Mais la sortie de Joachim Nagel ancre un peu plus l'idée d'une baisse en juin. D'autant que son point de vue détonne de celui qu'il affichait quelques mois auparavant.
En novembre, alors que le gouverneur de la Banque de France, avait affirmé que « la hausse de nos taux directeurs, c'est fini », il avait, en effet, répondu qu'« il ne serait pas judicieux de commencer à réduire les taux d'intérêt trop tôt ».
Croissance en berne
Mais entre-temps, l'économie de la zone euro a bien changé. L'inflation est tombée à 2,6% en février tandis que la croissance du Vieux continent ne devrait atteindre que 0,8% en 2024.
Une situation qui a même poussé la présidente de la BCE, Christine Lagarde, à reconnaître de son côté reconnu que « nous ne pouvons pas attendre de disposer de toutes les informations pertinentes » pour décider de la baisse des taux. Lors d'une conférence à Francfort le 20 mars, cette dernière a ajouté qu'« en agissant ainsi, nous risquerions d'ajuster notre politique trop tardivement », et d'emmener la zone euro vers une récession.
Dans le même temps, une grande banque centrale, celle de la Suisse, a déjà ouvert le bal des baisses. Jeudi, la Banque nationale du pays a ainsi réduit d'un quart de point son taux d'intérêt de référence pour le porter à 1,5%.
À noter, début mars déjà, le gouverneur de la Banque de France, s'était avancé sur une première baisse des taux estimant « probable » qu'elle intervienne « au printemps », avait déclaré François Villeroy de Galhau, lors d'une interview au micro de BFM Business. Il avait toutefois nuancé son propos, précisant « qu'en Europe comme ailleurs, le printemps est une saison qui va d'avril jusqu'au 21 juin ».
Pas d'automatisme dans la baisse selon Nagel
Si, de son côté, le banquier central allemand reconnaît aussi qu'une baisse prochaine est probable, il a néanmoins nuancé son propos. « Cela signifie-t-il qu'il y aura une séquence de baisses de taux ? Je ne vois pas là une sorte d'automatisme », a-t-il ajouté lors d'une conférence en ligne, fidèle à ses positions restrictives sur la politique monétaire. « Cela ne veut pas dire qu'à la réunion suivante il y aura une autre baisse des taux », a-t-il insisté.
Selon Joachim Nagel, l'incertitude demeure sur l'évolution de plusieurs indicateurs pour le reste de l'année. « Le prix de l'essence se situe en dessous du niveau d'il y a 12 mois, mais il n'y a pas de certitude que ce soit quelque chose de très stable », a dit le banquier central, qui avoue « vérifier chaque matin les prix de l'énergie ».
D'autres membres de la BCE se montrent aussi prudents. « La politique monétaire (de la BCE) doit rester restrictive », et il ne faut « pas ajuster prématurément » le niveau des taux, avait averti Isabel Schnabel, membre du directoire de la BCE, dans un discours à Florence en février. « La croissance de la productivité, toujours faible, voire négative depuis peu, exacerbe les effets de la forte croissance actuelle des salaires nominaux sur les coûts unitaires de main-d'œuvre des entreprises », avait expliqué la banquière centrale.

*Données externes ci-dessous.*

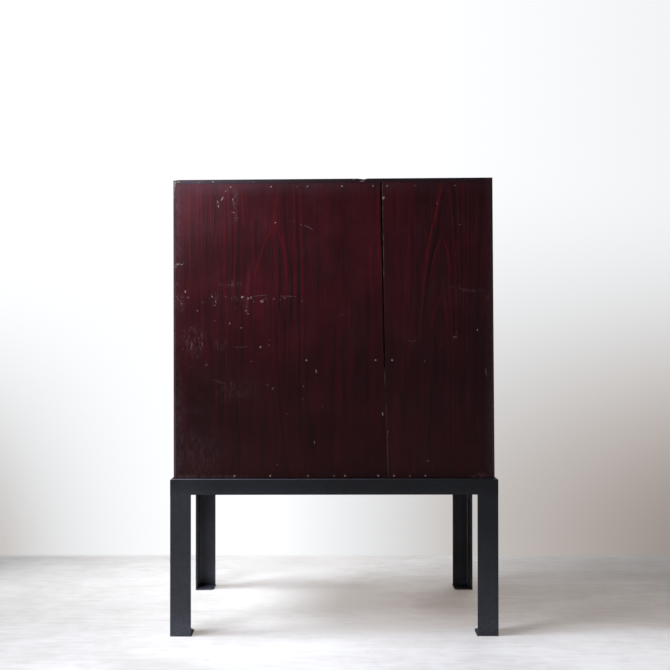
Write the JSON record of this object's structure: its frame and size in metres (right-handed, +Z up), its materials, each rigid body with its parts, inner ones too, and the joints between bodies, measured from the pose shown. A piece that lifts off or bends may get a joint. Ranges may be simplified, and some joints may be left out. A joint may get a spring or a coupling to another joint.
{
  "type": "small tansu chest of drawers on an iron stand",
  "caption": "Small wooden tansu chest with sliding drawers and hanging iron bail handles, carried on an open angle-iron stand.",
  "frame": {"origin": "middle of the box around the whole object, on the floor under it", "axes": "+Z up; -Y is the front with the drawers; +Y is the nailed back that the picture shows; +X is the right-hand side seen from the front"},
  "size_m": [0.63, 0.3726, 0.8826],
  "materials": {
    "stand_iron": "satin black",
    "screw_steel": "dull zinc",
    "back_lacquer": "wiped dark red lacquer, worn",
    "case_lacquer": "wiped dark red lacquer",
    "nail_steel": "worn grey",
    "peg_wood": "lacquered end grain",
    "handle_iron": "dull black",
    "bare_cedar": "bare, darkened with age"
  },
  "bodies": {
    "case": {"back_board_narrow": "back_lacquer", "back_board_wide": "back_lacquer", "back_nails": "nail_steel", "bottom_board": "case_lacquer", "corner_pegs": "peg_wood", "drawer_divider": "case_lacquer", "drawer_stops": "bare_cedar", "shelf_lower": "case_lacquer", "shelf_upper": "case_lacquer", "side_board_left": "case_lacquer", "side_board_right": "case_lacquer", "stand_foot_plates": "stand_iron", "stand_leg_back_left": "stand_iron", "stand_leg_back_right": "stand_iron", "stand_leg_front_left": "stand_iron", "stand_leg_front_right": "stand_iron", "stand_rail_back": "stand_iron", "stand_rail_front": "stand_iron", "stand_rail_left": "stand_iron", "stand_rail_right": "stand_iron", "stand_screws": "screw_steel", "top_board": "case_lacquer"},
    "drawer_top_left": {"drawer_top_left_back": "bare_cedar", "drawer_top_left_bottom": "bare_cedar", "drawer_top_left_front": "case_lacquer", "drawer_top_left_handle_eyes": "handle_iron", "drawer_top_left_handle_roses": "handle_iron", "drawer_top_left_handle_studs": "handle_iron", "drawer_top_left_side_left": "bare_cedar", "drawer_top_left_side_right": "bare_cedar"},
    "drawer_top_left_bail": {"drawer_top_left_bail": "handle_iron"},
    "drawer_top_right": {"drawer_top_right_back": "bare_cedar", "drawer_top_right_bottom": "bare_cedar", "drawer_top_right_front": "case_lacquer", "drawer_top_right_handle_eyes": "handle_iron", "drawer_top_right_handle_roses": "handle_iron", "drawer_top_right_handle_studs": "handle_iron", "drawer_top_right_side_left": "bare_cedar", "drawer_top_right_side_right": "bare_cedar"},
    "drawer_top_right_bail": {"drawer_top_right_bail": "handle_iron"},
    "drawer_middle": {"drawer_middle_back": "bare_cedar", "drawer_middle_bottom": "bare_cedar", "drawer_middle_front": "case_lacquer", "drawer_middle_handle_eyes": "handle_iron", "drawer_middle_handle_roses": "handle_iron", "drawer_middle_handle_studs": "handle_iron", "drawer_middle_side_left": "bare_cedar", "drawer_middle_side_right": "bare_cedar"},
    "drawer_middle_bail_left": {"drawer_middle_bail_left": "handle_iron"},
    "drawer_middle_bail_right": {"drawer_middle_bail_right": "handle_iron"},
    "drawer_bottom": {"drawer_bottom_back": "bare_cedar", "drawer_bottom_bottom": "bare_cedar", "drawer_bottom_front": "case_lacquer", "drawer_bottom_handle_eyes": "handle_iron", "drawer_bottom_handle_roses": "handle_iron", "drawer_bottom_handle_studs": "handle_iron", "drawer_bottom_side_left": "bare_cedar", "drawer_bottom_side_right": "bare_cedar"},
    "drawer_bottom_bail_left": {"drawer_bottom_bail_left": "handle_iron"},
    "drawer_bottom_bail_right": {"drawer_bottom_bail_right": "handle_iron"}
  },
  "joints": [
    {"name": "drawer_top_left_slide", "type": "slide", "parent": "case", "child": "drawer_top_left", "axis": [0, -1, 0], "range_m": [0, 0.265]},
    {"name": "drawer_top_left_bail_hinge", "type": "hinge", "parent": "drawer_top_left", "child": "drawer_top_left_bail", "pos_m": [-0.148, -0.17975, 0.80444], "axis": [-1, 0, 0], "range_deg": [0, 175]},
    {"name": "drawer_top_right_slide", "type": "slide", "parent": "case", "child": "drawer_top_right", "axis": [0, -1, 0], "range_m": [0, 0.265]},
    {"name": "drawer_top_right_bail_hinge", "type": "hinge", "parent": "drawer_top_right", "child": "drawer_top_right_bail", "pos_m": [0.148, -0.17975, 0.80444], "axis": [-1, 0, 0], "range_deg": [0, 175]},
    {"name": "drawer_middle_slide", "type": "slide", "parent": "case", "child": "drawer_middle", "axis": [0, -1, 0], "range_m": [0, 0.265]},
    {"name": "drawer_middle_bail_left_hinge", "type": "hinge", "parent": "drawer_middle", "child": "drawer_middle_bail_left", "pos_m": [-0.15, -0.17975, 0.63753], "axis": [-1, 0, 0], "range_deg": [0, 175]},
    {"name": "drawer_middle_bail_right_hinge", "type": "hinge", "parent": "drawer_middle", "child": "drawer_middle_bail_right", "pos_m": [0.15, -0.17975, 0.63753], "axis": [-1, 0, 0], "range_deg": [0, 175]},
    {"name": "drawer_bottom_slide", "type": "slide", "parent": "case", "child": "drawer_bottom", "axis": [0, -1, 0], "range_m": [0, 0.265]},
    {"name": "drawer_bottom_bail_left_hinge", "type": "hinge", "parent": "drawer_bottom", "child": "drawer_bottom_bail_left", "pos_m": [-0.15, -0.17975, 0.44352], "axis": [-1, 0, 0], "range_deg": [0, 175]},
    {"name": "drawer_bottom_bail_right_hinge", "type": "hinge", "parent": "drawer_bottom", "child": "drawer_bottom_bail_right", "pos_m": [0.15, -0.17975, 0.44352], "axis": [-1, 0, 0], "range_deg": [0, 175]}
  ]
}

Par conséquent, « cela augmente le risque que les entreprises répercutent la hausse des coûts salariaux sur les consommateurs, ce qui pourrait retarder le retour de l'inflation à notre objectif de 2% », avait-elle ajouté.
Malgré cette mise en garde, en mars, un panel d'analystes sondés par la BCE prévoyait un taux sur les dépôts ramené à 2,25% en sept baisses décidées d'ici fin 2025.

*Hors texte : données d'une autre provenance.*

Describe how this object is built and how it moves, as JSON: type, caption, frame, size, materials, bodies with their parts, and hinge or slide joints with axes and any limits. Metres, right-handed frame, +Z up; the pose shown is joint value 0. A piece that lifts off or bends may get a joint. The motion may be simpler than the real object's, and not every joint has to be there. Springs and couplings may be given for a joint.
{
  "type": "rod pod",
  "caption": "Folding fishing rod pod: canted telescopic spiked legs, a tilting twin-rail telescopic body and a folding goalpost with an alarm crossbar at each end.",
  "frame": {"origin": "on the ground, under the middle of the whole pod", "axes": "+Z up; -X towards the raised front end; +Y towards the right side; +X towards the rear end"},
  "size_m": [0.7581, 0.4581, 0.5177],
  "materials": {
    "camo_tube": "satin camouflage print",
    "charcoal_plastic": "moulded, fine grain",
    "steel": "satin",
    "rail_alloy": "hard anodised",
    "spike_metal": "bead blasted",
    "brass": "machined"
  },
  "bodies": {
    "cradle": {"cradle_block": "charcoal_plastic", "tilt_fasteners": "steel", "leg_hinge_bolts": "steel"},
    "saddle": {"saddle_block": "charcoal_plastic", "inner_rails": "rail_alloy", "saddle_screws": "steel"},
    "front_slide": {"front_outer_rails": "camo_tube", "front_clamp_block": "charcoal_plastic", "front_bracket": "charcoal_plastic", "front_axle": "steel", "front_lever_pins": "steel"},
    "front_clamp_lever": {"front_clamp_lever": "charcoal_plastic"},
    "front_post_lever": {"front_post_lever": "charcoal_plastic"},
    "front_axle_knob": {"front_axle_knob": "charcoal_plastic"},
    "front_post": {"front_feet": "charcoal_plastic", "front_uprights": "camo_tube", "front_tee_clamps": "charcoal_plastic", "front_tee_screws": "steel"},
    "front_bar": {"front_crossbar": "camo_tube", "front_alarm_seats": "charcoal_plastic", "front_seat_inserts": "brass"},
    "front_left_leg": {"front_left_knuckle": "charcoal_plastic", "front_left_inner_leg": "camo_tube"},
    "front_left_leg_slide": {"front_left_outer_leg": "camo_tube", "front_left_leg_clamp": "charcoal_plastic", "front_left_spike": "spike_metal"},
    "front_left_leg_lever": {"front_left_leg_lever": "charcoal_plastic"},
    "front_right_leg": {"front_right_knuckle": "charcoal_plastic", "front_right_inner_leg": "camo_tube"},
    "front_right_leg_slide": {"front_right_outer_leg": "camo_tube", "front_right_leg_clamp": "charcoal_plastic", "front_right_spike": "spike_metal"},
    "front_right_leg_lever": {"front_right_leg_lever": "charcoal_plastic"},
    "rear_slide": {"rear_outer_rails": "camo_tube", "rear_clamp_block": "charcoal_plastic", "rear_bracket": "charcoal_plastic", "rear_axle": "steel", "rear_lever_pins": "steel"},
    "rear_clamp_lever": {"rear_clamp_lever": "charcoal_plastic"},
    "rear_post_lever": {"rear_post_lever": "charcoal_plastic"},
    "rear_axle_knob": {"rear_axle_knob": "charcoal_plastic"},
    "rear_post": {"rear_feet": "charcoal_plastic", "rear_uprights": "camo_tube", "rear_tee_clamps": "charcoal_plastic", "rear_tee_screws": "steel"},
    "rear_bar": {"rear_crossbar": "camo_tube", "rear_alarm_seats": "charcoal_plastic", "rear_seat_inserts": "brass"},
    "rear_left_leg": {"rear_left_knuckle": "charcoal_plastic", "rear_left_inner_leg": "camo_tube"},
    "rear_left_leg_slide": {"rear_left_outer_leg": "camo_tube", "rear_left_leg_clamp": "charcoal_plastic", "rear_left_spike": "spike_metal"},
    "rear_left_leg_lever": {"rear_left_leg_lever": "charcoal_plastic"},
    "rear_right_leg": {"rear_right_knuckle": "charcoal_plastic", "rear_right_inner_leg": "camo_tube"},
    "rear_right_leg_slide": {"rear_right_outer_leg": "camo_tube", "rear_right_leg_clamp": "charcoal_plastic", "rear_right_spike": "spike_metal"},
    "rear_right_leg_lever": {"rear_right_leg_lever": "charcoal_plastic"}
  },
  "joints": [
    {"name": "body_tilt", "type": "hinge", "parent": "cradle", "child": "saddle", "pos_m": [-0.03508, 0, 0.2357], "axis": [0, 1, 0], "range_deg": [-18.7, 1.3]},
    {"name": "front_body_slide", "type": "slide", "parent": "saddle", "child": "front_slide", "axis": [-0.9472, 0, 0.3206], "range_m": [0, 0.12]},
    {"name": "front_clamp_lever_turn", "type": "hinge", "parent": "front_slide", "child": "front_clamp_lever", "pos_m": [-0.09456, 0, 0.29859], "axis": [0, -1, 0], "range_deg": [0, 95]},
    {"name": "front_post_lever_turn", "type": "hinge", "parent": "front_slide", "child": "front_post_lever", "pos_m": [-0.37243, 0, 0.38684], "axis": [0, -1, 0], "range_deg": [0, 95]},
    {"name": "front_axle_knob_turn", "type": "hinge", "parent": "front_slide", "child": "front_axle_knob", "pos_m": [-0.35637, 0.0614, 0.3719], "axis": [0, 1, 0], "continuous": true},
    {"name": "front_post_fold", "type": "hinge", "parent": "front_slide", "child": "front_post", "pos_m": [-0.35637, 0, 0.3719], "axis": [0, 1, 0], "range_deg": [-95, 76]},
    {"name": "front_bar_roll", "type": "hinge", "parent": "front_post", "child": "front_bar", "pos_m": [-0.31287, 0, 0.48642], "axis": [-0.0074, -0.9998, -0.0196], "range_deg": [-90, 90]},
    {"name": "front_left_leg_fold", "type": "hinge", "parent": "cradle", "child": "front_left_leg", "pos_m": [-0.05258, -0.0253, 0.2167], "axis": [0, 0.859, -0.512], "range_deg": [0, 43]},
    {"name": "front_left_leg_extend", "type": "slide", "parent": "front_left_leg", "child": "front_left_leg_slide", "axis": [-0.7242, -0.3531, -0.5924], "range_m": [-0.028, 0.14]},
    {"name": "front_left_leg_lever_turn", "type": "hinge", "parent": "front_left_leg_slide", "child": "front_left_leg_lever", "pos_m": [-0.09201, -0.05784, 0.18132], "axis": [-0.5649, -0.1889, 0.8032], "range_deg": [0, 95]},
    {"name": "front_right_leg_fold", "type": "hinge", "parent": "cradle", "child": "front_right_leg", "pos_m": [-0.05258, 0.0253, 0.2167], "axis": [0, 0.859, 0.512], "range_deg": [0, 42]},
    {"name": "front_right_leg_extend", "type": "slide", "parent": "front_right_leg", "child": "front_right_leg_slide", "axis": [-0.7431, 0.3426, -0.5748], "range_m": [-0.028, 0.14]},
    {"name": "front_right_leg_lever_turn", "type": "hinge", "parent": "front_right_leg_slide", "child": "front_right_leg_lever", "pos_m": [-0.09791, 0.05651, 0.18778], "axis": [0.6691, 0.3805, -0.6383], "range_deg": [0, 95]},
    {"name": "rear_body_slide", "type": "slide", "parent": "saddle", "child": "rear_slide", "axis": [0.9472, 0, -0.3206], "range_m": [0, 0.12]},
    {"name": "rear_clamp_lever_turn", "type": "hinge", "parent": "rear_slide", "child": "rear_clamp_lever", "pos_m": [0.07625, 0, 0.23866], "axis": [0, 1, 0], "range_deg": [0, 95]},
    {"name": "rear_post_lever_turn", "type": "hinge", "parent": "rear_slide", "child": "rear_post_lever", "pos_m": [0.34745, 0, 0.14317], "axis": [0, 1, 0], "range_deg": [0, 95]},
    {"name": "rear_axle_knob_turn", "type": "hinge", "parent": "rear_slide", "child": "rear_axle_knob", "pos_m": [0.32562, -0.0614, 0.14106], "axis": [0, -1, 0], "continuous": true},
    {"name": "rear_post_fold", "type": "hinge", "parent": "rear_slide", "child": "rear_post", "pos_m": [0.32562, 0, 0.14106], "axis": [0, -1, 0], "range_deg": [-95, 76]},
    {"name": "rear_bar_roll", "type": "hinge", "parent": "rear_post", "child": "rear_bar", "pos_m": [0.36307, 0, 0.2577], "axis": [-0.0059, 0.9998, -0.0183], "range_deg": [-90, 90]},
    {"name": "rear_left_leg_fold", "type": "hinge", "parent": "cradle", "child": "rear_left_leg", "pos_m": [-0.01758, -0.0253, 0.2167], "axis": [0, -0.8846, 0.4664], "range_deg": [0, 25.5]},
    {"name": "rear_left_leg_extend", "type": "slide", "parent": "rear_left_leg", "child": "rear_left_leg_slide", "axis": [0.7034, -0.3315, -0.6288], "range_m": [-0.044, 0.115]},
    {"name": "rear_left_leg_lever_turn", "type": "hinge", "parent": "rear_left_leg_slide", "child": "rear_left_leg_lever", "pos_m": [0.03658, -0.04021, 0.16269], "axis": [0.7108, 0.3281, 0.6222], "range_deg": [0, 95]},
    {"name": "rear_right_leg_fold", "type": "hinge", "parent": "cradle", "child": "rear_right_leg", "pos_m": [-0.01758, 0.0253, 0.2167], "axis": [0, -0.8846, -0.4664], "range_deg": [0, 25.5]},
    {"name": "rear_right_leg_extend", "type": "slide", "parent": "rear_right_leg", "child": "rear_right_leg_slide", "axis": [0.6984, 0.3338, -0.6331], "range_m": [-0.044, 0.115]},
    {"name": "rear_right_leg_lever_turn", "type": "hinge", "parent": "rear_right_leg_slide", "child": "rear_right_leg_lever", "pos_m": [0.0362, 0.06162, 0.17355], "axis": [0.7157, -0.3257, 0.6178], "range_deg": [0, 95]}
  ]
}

La Fed joue la montre Outre-Atlantique en revanche, l'idée d'une première baisse des taux, portés aujourd'hui à 5,25% et 5,5%, en juin est beaucoup moins certaine. Lors de leur dernière réunion, qui s'est tenue ce mercredi, les membres du comité de la Fed (FOMC) ont annoncé tabler sur 3 baisses des taux de 0,25 point de pourcentage en 2024 et ont même dégradé leurs perspectives de baisses pour 2025 avec trois baisses supplémentaires, de 0,25 point, contre quatre prévues lors de leur réunion de décembre. Ces derniers ont aussi jeté le trouble sur la date de la première baisse affirmant « ne pas s'attendre à ce qu'il soit approprié de baisser la cible des taux avant d'être davantage confiant dans la trajectoire durable de l'inflation vers l'objectif de 2% ». Et pour cause, l'inflation reste encore trop « élevée » aux Etats-Unis selon Jerome Powell. Cette dernière a notamment rebondi à 3,2% (CPI) en février -loin de son objectif- tandis que la croissance devrait se maintenir à 2,1% en 2024 selon la Fed, contre 1,4% prévu précédemment.